La vida en el señorío de Pelagio
Qué fácilmente nos vamos por las ramas y nos olvidamos del tronco. Qué fácilmente nos vamos por la música y nos olvidamos del Señor de la música. Qué fácilmente nos quedamos con los carismas y nos olvidamos del Señor de los carismas; y qué fácilmente nos quedamos con el avivamiento y nos olvidamos del Señor del avivamiento.
El cristianismo se resume en el Señorío de Cristo, pero nos gusta ser señores de nuestra vida, tanto que lo que un día entregamos en un subidón de fe, luego lo retiramos poco a poco, gramo a gramo, hasta vaciar aquella entrega de contenido por más que formalmente siga estando repleta de sustancia... cŕeanme que lo digo desde la experiencia propia, no como quien ve la paja en el ojo ajeno.
Somos así de cortos en nuestro mirar, en nuestro amar y en nuestro sentir. Nos gustan las iglesias a nuestra medida, las renovaciones a nuestra medida, las entregas a nuestra medida.
En el fondo solo queremos entender las cosas desde nosotros porque nos da vértigo entregarnos a quien todo lo entiende y todo lo puede, y simplemente confiar.
No es de extrañar que en esta lógica cuando llega el pobre, el hermano necesitado, o simplemente el amigo del ministerio de al lado, guardemos lo nuestro no vaya a ser que lo vayamos a perder. En el fondo calculamos... y encima lo hacemos tan torpemente que solo sabemos sumar y restar, ni siquiera consideramos la posibilidad de multiplicar.
Y el Reino de Dios es de los que pierden y los que multiplican, no de los que guardan para sumar y restar.
Somos señores de nuestro miedo, amigos de nuestro vértigo, colaboradores necesarios de nuestra mediocridad y cómplices de nuestra impiedad. Y todo porque en el fondo seguimos creyendo en las obras, en que podemos merecer, en que nuestros ceros, si son muchos, engordarán nuestra cuenta hasta el punto de que seremos el más rico de todo el cementerio…
No se trata de riquezas, de cosas materiales. También nuestro hombre religioso y afectado en piedad se ha convertido en nuestro ídolo. No soportamos nuestro pecado, ni que Dios nos quiera gratuitamente y constantemente nos esforzamos por tapar lo que Dios redimió, ocultando nuestras verguenzas que ya fueron lavadas en la cruz, afectándonos de piedad y pelagianismo, para construirnos un reducto de seguridad en el que nos sintamos a salvo de la desnudez existencial en la que hemos nacido y también moriremos un día.
Morir sólo es morir, morir pasa. Lo que no se despega fácilmente, lo que no se suelta ni a tiros, es el impulso del control, la necesidad de acaparar, la apelación a las falsas seguridades.
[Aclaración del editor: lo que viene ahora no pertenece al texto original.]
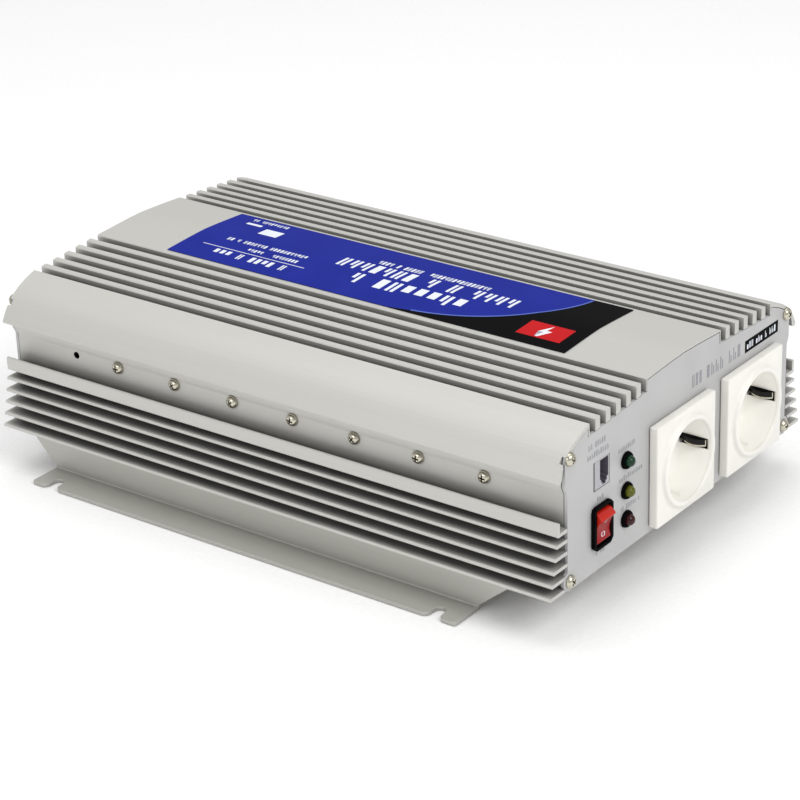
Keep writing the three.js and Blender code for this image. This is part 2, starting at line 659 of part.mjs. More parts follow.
function topLabel() {
  const [under, over] = [0.2, 0.5];
  const xs = Array.from({ length: 9 }, (_, i) => -LABEL_HALF + (i * LABEL_HALF) / 4);
  const bottom = xs.map((x) => [x, crownHeight(x) + under]);
  const top = xs.map((x) => [x, crownHeight(x) + over]).reverse();
  return sweptY(polygon([...bottom, ...top]), ...LABEL_Y);
}

// ---------------------------------------------------------------- screws

// Pan-head screw along +Y: the underside of its head is at y = 0.
function panScrew(length) {
  const head = SCREW_HEAD_RADIUS;
  const blank = turnedY([
    [0, -2.6], [0.6 * head, -2.2], [0.9 * head, -1.3], [head, -0.4], [head, 0],
    [SCREW_SHANK_RADIUS, 0], [SCREW_SHANK_RADIUS, length], [0, length],
  ], 12);
  const recess = [
    box([-1.9, 1.9], [-3, -1.2], [-0.5, 0.5]),
    box([-0.5, 0.5], [-3, -1.2], [-1.9, 1.9]),
  ];
  return cut(blank, ...recess);
}

function groundScrew() {
  const head = new THREE.CylinderGeometry(4.4, 4.4, 3.2, 6).translate(0, -3, 0);
  const washer = new THREE.CylinderGeometry(5.6, 5.6, 1.2, 20).translate(0, -0.95, 0);
  const shank = new THREE.CylinderGeometry(2, 2, 11, 14).translate(0, 4, 0);
  return join(head, washer, shank);
}

// ---------------------------------------------------------------- fan

function fanFrame() {
  const half = FAN_SIZE / 2;
  const block = sweptY(roundedRectangle(-half, half, -half, half, 3.5), 0, FAN_DEPTH, 3);
  const bore = rodY(FAN_BORE, -1, FAN_DEPTH + 1, 0, 0, 40);
  const screwHoles = [-25, 25].flatMap((x) => [-25, 25].map((z) => (
    rodY(2.15, -1, FAN_DEPTH + 1, x, z, 10)
  )));
  const hub = rodY(13, 0, 2.6, 0, 0, 24);
  const struts = [0, 1, 2].map((i) => {
    const strut = box([10, FAN_BORE + 0.8], [0.1, 2.4], [-1.6, 1.6]);
    return strut.rotateY((i * 2 * Math.PI) / 3 + 0.4);
  });
  const bearing = rodY(1.8, 1, 4, 0, 0, 14);
  return cut(join(cut(block, bore, ...screwHoles), hub, ...struts), bearing);
}

function fanRotor() {
  const hub = turnedY([[0, 3], [12.5, 3], [12.5, 20.2], [11.4, 21.4], [0, 21.4]], 24);
  const shaft = rodY(1.5, 1.4, 4, 0, 0, 14);
  const blades = Array.from({ length: 7 }, (_, i) => {
    const blade = box([11.5, 27.4], [-0.7, 0.7], [-8.2, 8.2]);
    return blade.rotateX(THREE.MathUtils.degToRad(48)).translate(0, 12, 0).rotateY((i * 2 * Math.PI) / 7);
  });
  return join(hub, shaft, ...blades);
}

// ---------------------------------------------------------------- battery terminals

const COLLAR_END = BODY_LENGTH + 8.3;
const WASHER_END = COLLAR_END + GAP + 1.6;
const KNOB_START = WASHER_END + GAP;

function terminalCollar() {
  const bore = STUD_RADIUS + GAP;
  const front = BODY_LENGTH - 12;
  return turnedY([
    [bore, front], [7, front], [7, BODY_LENGTH + GAP], [12, BODY_LENGTH + GAP],
    [12, COLLAR_END - 1], [11, COLLAR_END], [bore, COLLAR_END], [bore, front],
  ], 28);
}

function terminalStud() {
  const inner = BODY_LENGTH - 20;
  return turnedY([
    [0, inner], [7, inner], [7, inner + 5], [STUD_RADIUS, inner + 5],
    [STUD_RADIUS, STUD_END - 0.8], [STUD_RADIUS - 0.8, STUD_END], [0, STUD_END],
  ], 20);
}

function terminalWasher() {
  const bore = STUD_RADIUS + GAP;
  const start = WASHER_END - 1.6;
  return turnedY([[bore, start], [8.8, start], [8.8, WASHER_END], [bore, WASHER_END], [bore, start]], 24);
}

// A hand knob with flutes, round the stud.
function terminalKnob() {
  const flutes = 12;
  const outline = new THREE.Shape();
  for (let i = 0; i < flutes; i++) {
    const middle = (i / flutes) * 2 * Math.PI;
    [[-0.3, 10], [-0.16, 10.4], [0.16, 10.4], [0.3, 10]].forEach(([step, radius]) => {
      const angle = middle + (step * 2 * Math.PI) / flutes;
      const [x, z] = [radius * Math.cos(angle), radius * Math.sin(angle)];
      if (i === 0 && step === -0.3) {
        outline.moveTo(x, z);
      } else {
        outline.lineTo(x, z);
      }
    });
  }
  const grip = sweptY(outline, KNOB_START, KNOB_START + 12);
  const bore = rodY(STUD_RADIUS + GAP, KNOB_START - 1, KNOB_START + 14, 0, 0, 20);
  return cut(grip, bore);
}

// ---------------------------------------------------------------- inside the case

function circuitBoard() {
  return box([-80, 80], [14, 300], [BOARD_Z, BOARD_Z + 1.6]);
}

function transformer() {
  const foot = BOARD_Z + 1.6 + GAP;
  const core = box([-24, 24], [-16, 16], [foot, foot + 40]);
  const winding = rodZ(19.5, foot + 5, foot + 35, 0, 0, 24).scale(0.85, 1.15, 1);
  return join(core, winding);
}

function capacitor() {
  const foot = BOARD_Z + 1.6 + GAP;
  return rodZ(14, foot, foot + 42, 0, 0, 24);
}

function transistorBar() {
  const bar = box([WALL_INNER - GAP - 5, WALL_INNER - GAP], [30, 285], [SIDE_SCREW_Z - 6, SIDE_SCREW_Z + 6]);
  const holes = sideScrewY.map((y) => rodX(SCREW_HOLE_RADIUS, 85, 100, y, SIDE_SCREW_Z, 12));
  return cut(bar, ...holes);
}

// ---------------------------------------------------------------- assembly

const inverter = new THREE.Group();
inverter.position.set(0, -Y_CENTRE, 0);

function add(name, geometry, finish, position = [0, 0, 0], rotation = [0, 0, 0]) {
  const mesh = new THREE.Mesh(welded(geometry), new THREE.MeshStandardMaterial(FINISH[finish]));
  mesh.name = name;
  mesh.position.set(...position);
  mesh.rotation.set(...rotation);
  inverter.add(mesh);
}

add('housing_extrusion', housing(), 'aluminium');
add('base_plate', basePlate(), 'sheet');
add('front_panel', frontPanel(), 'panel');
add('rear_panel', rearPanel(), 'panel');

const rail = mountingRail();
add('mounting_rail_left', mirrored(rail), 'sheet');
add('mounting_rail_right', rail, 'sheet');

const shell = outletShell();
const clip = earthClip();
['left', 'right'].forEach((side, i) => {
  add(`outlet_${side}_shell`, shell, 'outletWhite', [OUTLET_X[i], 0, OUTLET_Z]);
  add(`outlet_${side}_earth_clip`, clip, 'nickel', [OUTLET_X[i], 0, OUTLET_Z]);
});

add('switch_housing', switchHousing(), 'blackPlastic', [SWITCH_X, 0, SWITCH_Z]);
add('switch_rocker', switchRocker(), 'redPlastic', [SWITCH_X, ROCKER_PIVOT_Y, SWITCH_Z]);
add('remote_port', remotePort(), 'greyPlastic', [PORT_X, 0, PORT_Z]);

const lensFinish = { normal: 'greenLens', over_temperature: 'amberLens', overload: 'redLens' };
Object.entries(LAMP_Z).forEach(([lamp, z]) => {
  add(`lamp_${lamp}_bezel`, lampBezel(), 'blackPlastic', [LAMP_X, 0, z]);
  add(`lamp_${lamp}_lens`, lampLens(), lensFinish[lamp], [LAMP_X, 0, z]);
});

add('top_label', topLabel(), 'label');

const endScrew = panScrew(9);
CORNER_SCREWS.forEach(([x, z], i) => {
  add(`front_screw_${i + 1}`, endScrew, 'nickel', [x, -SEAT, z]);
  add(`rear_screw_${i + 1}`, endScrew, 'nickel', [x, BODY_LENGTH + SEAT, z], [0, 0, Math.PI]);
});

const sideScrew = panScrew(7);
sideScrewY.forEach((y, i) => {
  const out = WALL_OUTER + SEAT;
  add(`side_screw_left_${i + 1}`, sideScrew, 'nickel', [-out, y, SIDE_SCREW_Z], [0, 0, -Math.PI / 2]);
  add(`side_screw_right_${i + 1}`, sideScrew, 'nickel', [out, y, SIDE_SCREW_Z], [0, 0, Math.PI / 2]);
});

const bar = transistorBar();
add('transistor_bar_left', mirrored(bar), 'aluminium');
add('transistor_bar_right', bar, 'aluminium');

add('fan_frame', fanFrame(), 'blackPlastic', [FAN_X, FAN_REAR - FAN_DEPTH, FAN_Z]);
add('fan_rotor', fanRotor(), 'blackPlastic', [FAN_X, FAN_REAR - FAN_DEPTH, FAN_Z]);

const poleFinish = { negative: 'blackPlastic', positive: 'redPlastic' };
Object.entries(TERMINAL_X).forEach(([pole, x]) => {
  add(`terminal_${pole}_collar`, terminalCollar(), poleFinish[pole], [x, 0, TERMINAL_Z]);
  add(`terminal_${pole}_stud`, terminalStud(), 'brass', [x, 0, TERMINAL_Z]);
  add(`terminal_${pole}_washer`, terminalWasher(), 'nickel', [x, 0, TERMINAL_Z]);
  add(`terminal_${pole}_knob`, terminalKnob(), poleFinish[pole], [x, 0, TERMINAL_Z]);
});
const groundAt = [GROUND_SCREW[0], BODY_LENGTH, GROUND_SCREW[1]];
add('ground_screw', groundScrew(), 'nickel', groundAt, [0, 0, Math.PI]);

add('circuit_board', circuitBoard(), 'board');
add('transformer_1', transformer(), 'ferrite', [-30, 190, 0]);
add('transformer_2', transformer(), 'ferrite', [30, 190, 0]);
add('bulk_capacitor', capacitor(), 'capacitor', [0, 110, 0]);

export default inverter;
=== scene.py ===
"""The looks of the mains power inverter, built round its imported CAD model.

Outlines and profiles are drawn in millimetres, and MM turns them into metres. Edge widths, and places
read from the boxes of the CAD nodes, are in metres. The print is placed by its distance from the middle
and from the front panel. +X is to the right seen from the outlet end, -Y is out of that end, +Z is up.
"""
import json
import math
import random

import bmesh
import bpy
from mathutils import Matrix, Vector


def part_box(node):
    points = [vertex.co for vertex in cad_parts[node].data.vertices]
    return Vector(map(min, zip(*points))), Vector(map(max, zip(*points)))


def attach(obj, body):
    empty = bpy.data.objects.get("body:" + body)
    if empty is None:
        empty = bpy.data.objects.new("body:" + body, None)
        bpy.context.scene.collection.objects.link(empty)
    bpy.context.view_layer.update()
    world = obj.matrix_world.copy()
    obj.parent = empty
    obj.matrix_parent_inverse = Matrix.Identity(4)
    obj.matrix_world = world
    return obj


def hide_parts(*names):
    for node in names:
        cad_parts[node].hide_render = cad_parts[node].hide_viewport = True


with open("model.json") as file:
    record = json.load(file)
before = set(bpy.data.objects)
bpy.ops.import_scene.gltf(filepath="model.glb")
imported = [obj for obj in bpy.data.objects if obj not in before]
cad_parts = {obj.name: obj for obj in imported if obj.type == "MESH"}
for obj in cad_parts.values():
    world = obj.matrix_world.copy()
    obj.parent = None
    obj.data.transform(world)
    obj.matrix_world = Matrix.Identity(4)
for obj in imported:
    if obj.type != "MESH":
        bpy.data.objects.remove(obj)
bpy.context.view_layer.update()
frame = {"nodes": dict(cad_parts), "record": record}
MM = 0.001

CASE = "case"
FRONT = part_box("front_panel")[0].y            # face of the front panel
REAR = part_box("rear_panel")[1].y              # outer face of the rear panel


# ------------------------------------------------------------------ camera, light and floor

def make_camera():
    """A long lens on the left front corner, looking down a little, with a slight roll."""
    azimuth, elevation, roll = math.radians(-52.5), math.radians(24.83), math.radians(-1.99)
    target = Vector((2.5 * MM, FRONT + 169.9 * MM, 36.0 * MM))
    distance = 1353.6 * MM
    back = Vector((
        math.sin(azimuth) * math.cos(elevation),
        -math.cos(azimuth) * math.cos(elevation),
        math.sin(elevation),
    ))
    level = (-back).cross(Vector((0, 0, 1))).normalized()
    upright = level.cross(-back)
    right = level * math.cos(roll) + upright * math.sin(roll)
    up = upright * math.cos(roll) - level * math.sin(roll)
    data = bpy.data.cameras.new("camera")
    data.sensor_width = 36
    data.lens = 118.67
    data.clip_start = 0.05
    data.clip_end = 20
    camera = bpy.data.objects.new("camera", data)
    bpy.context.scene.collection.objects.link(camera)
    turn = Matrix((right, up, back)).transposed().to_4x4()
    camera.matrix_world = Matrix.Translation(target + back * distance) @ turn
    bpy.context.scene.camera = camera


def area_light(name, place, aim, size, power):
    """A rectangular lamp that faces its aim."""
    data = bpy.data.lights.new(name, "AREA")
    data.shape = "RECTANGLE"
    data.size, data.size_y = size
    data.energy = power
    light = bpy.data.objects.new(name, data)
    bpy.context.scene.collection.objects.link(light)
    light.location = place
    light.rotation_euler = (Vector(aim) - Vector(place)).to_track_quat("-Z", "Y").to_euler()


def make_studio():
    """Even white light, with a broad key over the front and weaker light on the left side."""
    world = bpy.data.worlds.new("studio")
    world.use_nodes = True
    background = world.node_tree.nodes["Background"]
    background.inputs["Color"].default_value = (1, 1, 1, 1)
    background.inputs["Strength"].default_value = 0.6
    bpy.context.scene.world = world
    bpy.context.scene.view_settings.view_transform = "Standard"
    area_light("key", (-0.35, -1.5, 1.5), (0, 0, 0.05), (1.1, 0.9), 16)
    area_light("overhead", (0.1, 0.3, 1.8), (0, 0, 0.1), (1.6, 1.6), 12)
    area_light("left_fill", (-1.7, 0.1, 0.75), (0, 0, 0.05), (1.0, 0.6), 5)


def make_floor():
    """A pale paper floor, a hair below the object."""
    mesh = bpy.data.meshes.new("floor")
    side = 6.0
    mesh.from_pydata(
        [(-side, -side, 0), (side, -side, 0), (side, side, 0), (-side, side, 0)], [], [(0, 1, 2, 3)])
    floor = bpy.data.objects.new("floor", mesh)
    bpy.context.scene.collection.objects.link(floor)
    floor.location.z = -0.0002
    material, shader, nodes = new_material("floor_paper", srgb(252, 252, 252), 0.9)
    fibre = object_noise(nodes, 400, 2.0)
    tone = spread(nodes, fibre, 0.3, 0.7, srgb(250, 250, 250), srgb(254, 254, 254))
    nodes.join(tone, shader.inputs["Base Color"])
    mesh.materials.append(material)


# ------------------------------------------------------------------ materials

# A mix node has one pair of inputs for each kind of value, all with the same names, so they go by number.
MIX_NUMBERS, MIX_COLOURS = (2, 3), (6, 7)
MIXED_NUMBER, MIXED_COLOUR = 0, 2
GRAIN_DEPTH = 0.00006                         # metres, of every bumped surface
CREVICE_REACH = 10 * MM                       # how near other metal must stand for painted shade to darken the metalwork


def srgb(r, g, b):
    """A display colour, 0 to 255 each way, as the linear colour that a shader takes."""
    def linear(c):
        c /= 255
        return c / 12.92 if c <= 0.04045 else ((c + 0.055) / 1.055) ** 2.4
    return (linear(r), linear(g), linear(b), 1)


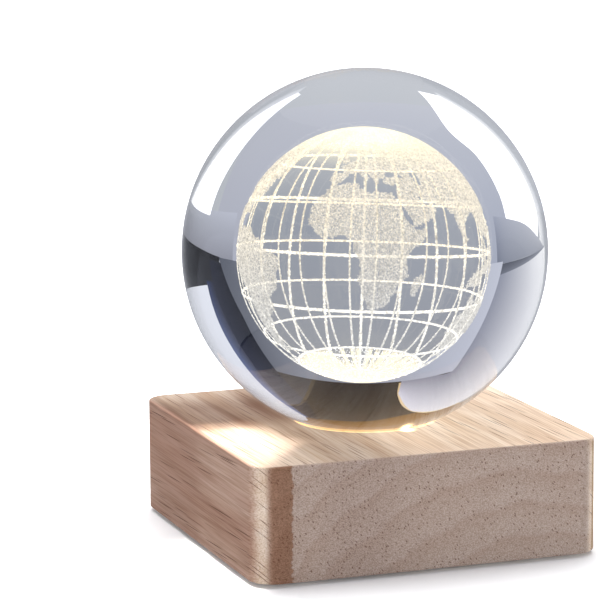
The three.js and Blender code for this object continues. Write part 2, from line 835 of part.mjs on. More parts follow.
for (const [i, side] of [-1, 1].entries()) {
  const lamp_screw = piece(`lamp_board_screw_${i + 1}`, boardScrew(), "steel");
  lamp_screw.position.set(side * lamp_board_screw_place, 0, ceiling_z - lamp_board_thickness);
  const power_screw = piece(`power_board_screw_${i + 1}`, boardScrew(), "steel");
  power_screw.position.set(side * power_board_screw_x, power_board_screw_y, power_board_z);
  base.add(lamp_screw, power_screw);
}
base.add(piece("power_board", powerBoard(), "green_board"));
const socket = new THREE.Group();
socket.position.set(socket_x, rear_face_y, connector_z);
socket.add(piece("socket_shell", socketShell(), "steel"));
socket.add(piece("socket_tongue", socketTongue(), "black_plastic"));
base.add(socket);
const switch_group = new THREE.Group();
switch_group.position.set(button_x, switch_front_y, connector_z);
switch_group.add(piece("switch_housing", switchHousing(), "black_plastic"));
switch_group.add(piece("switch_spring", returnSpring(), "steel"));
base.add(switch_group);
base.add(piece("wire_red", wire(-wire_x), "red_sleeve"));
base.add(piece("wire_black", wire(wire_x), "black_sleeve"));
base.add(piece("bottom_cover", bottomCover(), "black_plastic"));
for (const [i, [x, y]] of corners(cover_screw_place).entries()) {
  const fixing = piece(`cover_screw_${i + 1}`, coverScrew(), "steel");
  fixing.position.set(x, y, base_bottom_z + cover_screw_head);
  base.add(fixing);
}
for (const [i, [x, y]] of corners(foot_place).entries()) {
  const pad = piece(`foot_${i + 1}`, foot(), "rubber");
  pad.position.set(x, y, 0);
  base.add(pad);
}

// Button: pressed in along -Y
const button = new THREE.Group();
button.position.set(button_x, flange_rear_y, connector_z);
button.add(piece("button_cap", buttonCap(), "black_plastic"));

const globe_award = new THREE.Group();
globe_award.add(base, ball, button);

export default globe_award;
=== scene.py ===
"""Light-up globe award: a crystal ball with an engraved globe, on a wooden lamp base."""
import math

import bmesh
import bpy
import numpy as np
from bpy.props import FloatProperty, FloatVectorProperty, IntProperty, PointerProperty
from mathutils import Matrix, Vector


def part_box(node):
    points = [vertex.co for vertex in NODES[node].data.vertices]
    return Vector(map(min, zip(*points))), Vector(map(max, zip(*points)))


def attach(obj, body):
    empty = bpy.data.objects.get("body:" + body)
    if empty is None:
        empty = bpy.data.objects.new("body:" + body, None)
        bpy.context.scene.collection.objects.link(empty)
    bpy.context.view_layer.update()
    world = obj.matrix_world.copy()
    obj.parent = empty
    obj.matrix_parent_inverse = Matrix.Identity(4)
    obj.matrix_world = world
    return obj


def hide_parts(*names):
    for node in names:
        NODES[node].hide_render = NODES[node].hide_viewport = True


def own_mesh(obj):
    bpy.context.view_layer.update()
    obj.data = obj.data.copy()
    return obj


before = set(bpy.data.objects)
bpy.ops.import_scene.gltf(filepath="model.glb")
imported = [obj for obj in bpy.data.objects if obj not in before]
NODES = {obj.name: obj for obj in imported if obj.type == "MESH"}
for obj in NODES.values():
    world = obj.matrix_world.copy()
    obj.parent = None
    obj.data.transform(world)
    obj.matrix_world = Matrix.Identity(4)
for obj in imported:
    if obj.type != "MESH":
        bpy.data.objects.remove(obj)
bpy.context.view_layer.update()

bl_info = {
    "name": "Light-up globe award",
    "version": (1, 0, 0),
    "blender": (4, 5, 0),
    "location": "3D View > Sidebar > Globe award",
    "description": "Builds the crystal ball, its engraved globe, the wooden lamp base and a studio",
    "category": "Object",
}

MM = 0.001

# Places read from the frame, in metres
BALL_LOW, BALL_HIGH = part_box("glass_ball")
WOOD_LOW, WOOD_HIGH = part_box("wood_base")
WINDOW_LOW, WINDOW_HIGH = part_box("light_window")
BUTTON_LOW, BUTTON_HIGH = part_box("button_cap")
SOCKET_LOW, SOCKET_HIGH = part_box("socket_shell")
COVER_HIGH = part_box("bottom_cover")[1]
BALL_CENTRE = (BALL_LOW + BALL_HIGH) / 2
BUTTON_RADIUS = 3 * MM

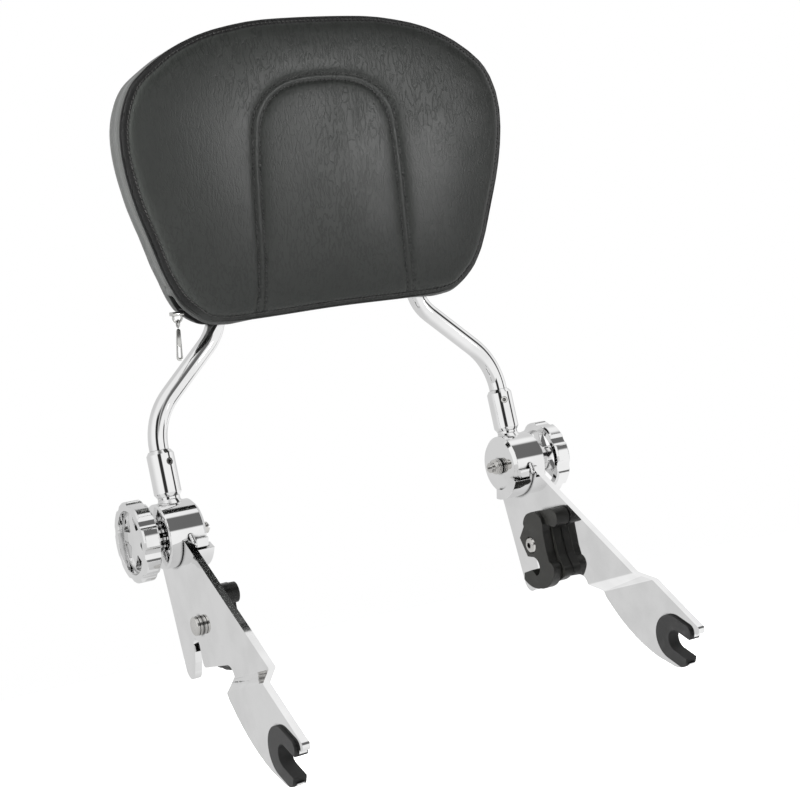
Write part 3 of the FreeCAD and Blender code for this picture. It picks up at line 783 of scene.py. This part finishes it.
def refine(piece):
    centres = np.zeros(len(piece.data.polygons) * 3, np.float32)
    piece.data.polygons.foreach_get("center", centres)
    centres = centres.reshape(-1, 3) / mm
    toSeam = nearest(centres[:, :2], seamLoop, True)[0]
    near = (toSeam < finer["seam"]) | (toRows(centres[:, :2]) < finer["row"])
    fine = (centres[:, 2] > finer["front"]) & near
    fine |= (centres[:, 2] > finer["back"]) & (centres[:, 2] < 0) & (centres[:, 1] < finer["low"])
    chosen = set(np.nonzero(fine)[0].tolist())
    startEdit(piece)
    pick("FACE", lambda face: face.index in chosen)
    bpy.ops.mesh.subdivide(number_cuts=1)
    endEdit()


def trueSides(spots, depth):
    # draws the gusset back to the cut of its pattern, so that the outline has no steps
    away, along = nearest(spots, outline, True)
    away = np.where(inside(spots, outline), away, -away)
    ring = closedUp(outline)
    inner = closedUp(inset(outline, 1.0) - outline)
    lengths = runLengths(ring)
    rings = np.array(pad["rings"][slice(*pad["gussetRings"])])
    cut = np.interp(depth, rings[:, 1], rings[:, 0]) - rings[-1, 0] - atHeight(pad["fuller"], spots[:, 1])
    held = share(depth, *pad["trueBack"]) * share(depth, *pad["trueFront"])
    held = held * share(away, *pad["trueReach"])
    target = away + (cut - away) * held
    at = np.stack([np.interp(along, lengths, ring[:, k]) + np.interp(along, lengths, inner[:, k]) * target
                   for k in (0, 1)], axis=1)
    at[:, 0] += pad["aside"] * share(depth, *pad["asideFrom"])
    return np.where((held > 0.001)[:, None], at, spots)


# A stitch of thread in the sewn rows, in millimetres and degrees
stitch = {"pitch": 3.1, "length": 2.3, "radius": 0.42, "taper": 0.2, "dip": 0.25, "lift": 0.22,
          "turn": 14, "reach": 1.0}


def seamSink(away, along, sink):
    # how deep a row of stitching draws the cover in: a puckered groove in a broad dip
    pucker = 1 - sink["pucker"] + sink["pucker"] * np.cos(2 * math.pi * along / stitch["pitch"])
    return sink["groove"] * bell(away, sink["narrow"]) * pucker + sink["dip"] * bell(away, sink["broad"])


def sinkFront(spots, depth, within, toSeam):
    # draws the front in along its stitching, and lets its edge fall back to the seam
    toBand, alongBand = nearest(spots, bandLoop, True)
    sink = seamSink(toBand, alongBand, pad["bandSink"])
    for row in (outerRow, innerRow):
        sink += seamSink(*nearest(spots, row), pad["rowSink"]) * share(toBand, *pad["rowFade"])
    depth = depth - sink * share(depth, *pad["sinkFront"]) * within
    edge = np.where(inside(spots, bandLoop), 0.0, toBand / np.maximum(toBand + toSeam, 1e-6))
    edge = np.where(within, edge, 1.0)
    return depth - atHeight(pad["fall"], spots[:, 1]) * edge * share(depth, pad["fallFrom"], 0.0)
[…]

El único antídoto es el Evangelio y su lógica, Jesucristo y su locura, la radicalidad de quien ama y no atiende a razones ni a comodidades personales. Sin Él estamos perdidos… a nosotros mismos. Todo lo que no le demos se perderá, todo lo que le entreguemos se salvará. Es simple, es un programa de vida y entrega… y sólo por gracia podemos vivir así, aunque nos caigamos mil veces y nos tengamos que volver a levantar.